If you add a before the following command it won't end up in your shell history.

  kubectl --namespace k8sclaw create secret generic k8sclaw-secrets \
  --from-literal=OPENROUTER_API_KEY="your-openrouter-key" \
  --from-literal=TELEGRAM_BOT_TOKEN="your-telegram-token" \
  --from-literal=TELEGRAM_ALLOWED_USERS="your-telegram-user-ids" \
  --from-literal=GH_TOKEN="your-github-token"

3. Apply the manifests

kubectl apply -f k8sclaw.yaml

Manifest Reference

All-in-one (k8sclaw.yaml)

---
apiVersion: v1
kind: PersistentVolumeClaim
metadata:
  name: k8sclaw-data
  namespace: k8sclaw
spec:
  # Uncomment and set to your cluster's StorageClass if no default is provisioned
  # storageClassName: standard
  accessModes:
    - ReadWriteOnce
  resources:
    requests:
      storage: 100Gi
---
apiVersion: apps/v1
kind: Deployment
metadata:
  name: k8sclaw
  namespace: k8sclaw
spec:
  replicas: 1
  selector:
    matchLabels:
      app: k8sclaw
  template:
    metadata:
      labels:
        app: k8sclaw
    spec:
      terminationGracePeriodSeconds: 60
      securityContext:
        runAsNonRoot: true
        runAsUser: 1000
        runAsGroup: 1000
      containers:
        - name: k8sclaw
          image: ghcr.io/capotej/harness:hermes-1.8.0
          imagePullPolicy: Always
          command: ["/tini", "--", "hermes", "gateway"]
          lifecycle:
            preStop:
              exec:
                command: ["/bin/sh", "-c", "sleep 5"]
          env:
            - name: TZ
              value: "America/New_York"
            - name: HERMES_HOME
              value: "/home/harness/.hermes-openrouter"
            # Persist the faster-whisper model cache across restarts.
            # Without this, the model re-downloads (~142 MB) on every pod restart.
            - name: HF_HOME
              value: "/home/harness/.hermes-openrouter/.cache/huggingface"
            #
            # add/modify any environment variables here
            #  https://hermes-agent.nousresearch.com/docs/reference/environment-variables
            #
            - name: OPENROUTER_API_KEY
              valueFrom:
                secretKeyRef:
                  name: k8sclaw-secrets
                  key: OPENROUTER_API_KEY
            - name: TELEGRAM_BOT_TOKEN
              valueFrom:
                secretKeyRef:
                  name: k8sclaw-secrets
                  key: TELEGRAM_BOT_TOKEN
            - name: TELEGRAM_ALLOWED_USERS
              valueFrom:
                secretKeyRef:
                  name: k8sclaw-secrets
                  key: TELEGRAM_ALLOWED_USERS
            - name: GH_TOKEN
              valueFrom:
                secretKeyRef:
                  name: k8sclaw-secrets
                  key: GH_TOKEN
          volumeMounts:
            - name: data
              mountPath: /home/harness/.hermes-openrouter
          resources:
            requests:
              memory: "2Gi"
              cpu: "1000m"
            limits:
              memory: "4Gi"
              cpu: "4000m"
      volumes:
        - name: data
          persistentVolumeClaim:
            claimName: k8sclaw-data
---
apiVersion: policy/v1
kind: PodDisruptionBudget
metadata:
  name: k8sclaw-pdb
  namespace: k8sclaw
spec:
  minAvailable: 1
  selector:
    matchLabels:
      app: k8sclaw

Note: The PDB prevents voluntary disruptions (e.g., kubectl drain) since there is only one replica.

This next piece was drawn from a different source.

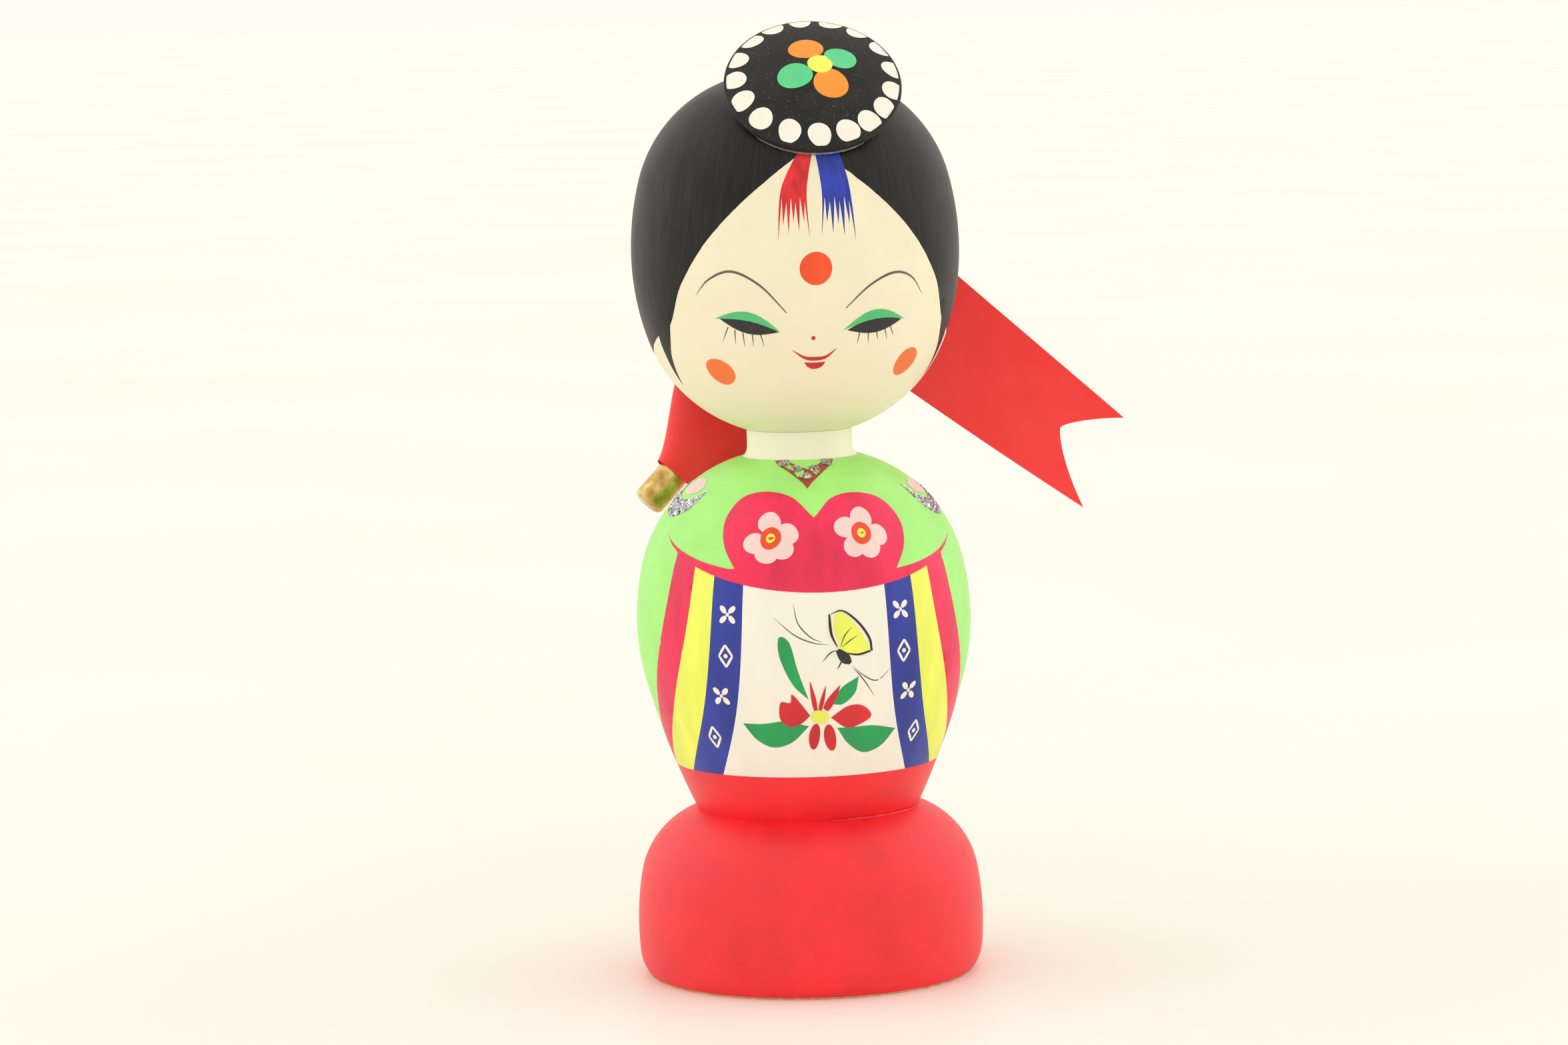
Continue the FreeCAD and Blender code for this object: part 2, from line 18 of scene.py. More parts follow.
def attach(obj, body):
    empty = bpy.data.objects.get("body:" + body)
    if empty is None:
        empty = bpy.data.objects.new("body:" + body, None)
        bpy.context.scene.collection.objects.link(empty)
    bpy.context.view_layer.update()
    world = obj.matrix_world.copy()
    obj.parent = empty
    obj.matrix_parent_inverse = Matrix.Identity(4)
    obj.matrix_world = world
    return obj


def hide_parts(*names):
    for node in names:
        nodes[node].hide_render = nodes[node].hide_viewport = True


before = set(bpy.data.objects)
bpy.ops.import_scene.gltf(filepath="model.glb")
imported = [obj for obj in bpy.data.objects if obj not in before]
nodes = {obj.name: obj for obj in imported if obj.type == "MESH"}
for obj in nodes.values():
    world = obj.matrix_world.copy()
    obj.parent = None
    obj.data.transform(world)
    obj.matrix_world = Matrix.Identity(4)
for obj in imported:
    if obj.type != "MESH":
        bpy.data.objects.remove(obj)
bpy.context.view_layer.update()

Remove the PDB from the manifest if you need to drain nodes.

Monitoring

# Check pod status
kubectl --namespace k8sclaw get pods

# Follow logs
kubectl --namespace k8sclaw logs -l app=k8sclaw --tail=100 -f

# Describe pod (for troubleshooting)
kubectl --namespace k8sclaw describe pod -l app=k8sclaw

# Resource usage (requires metrics-server)
kubectl --namespace k8sclaw top pod -l app=k8sclaw

Teardown

kubectl delete namespace k8sclaw

This removes all resources in the namespace (Deployment, PVC, Secrets, PDB).

Customization

What to change Where
Image tag k8sclaw.yaml → Deployment → image
Storage size k8sclaw.yaml → PVC → spec.resources.requests.storage
StorageClass k8sclaw.yaml → PVC → spec.storageClassName
Resource limits k8sclaw.yaml → Deployment → resources.requests/limits
Timezone k8sclaw.yaml → Deployment → env TZ
API keys / tokens Update the k8sclaw-secrets Secret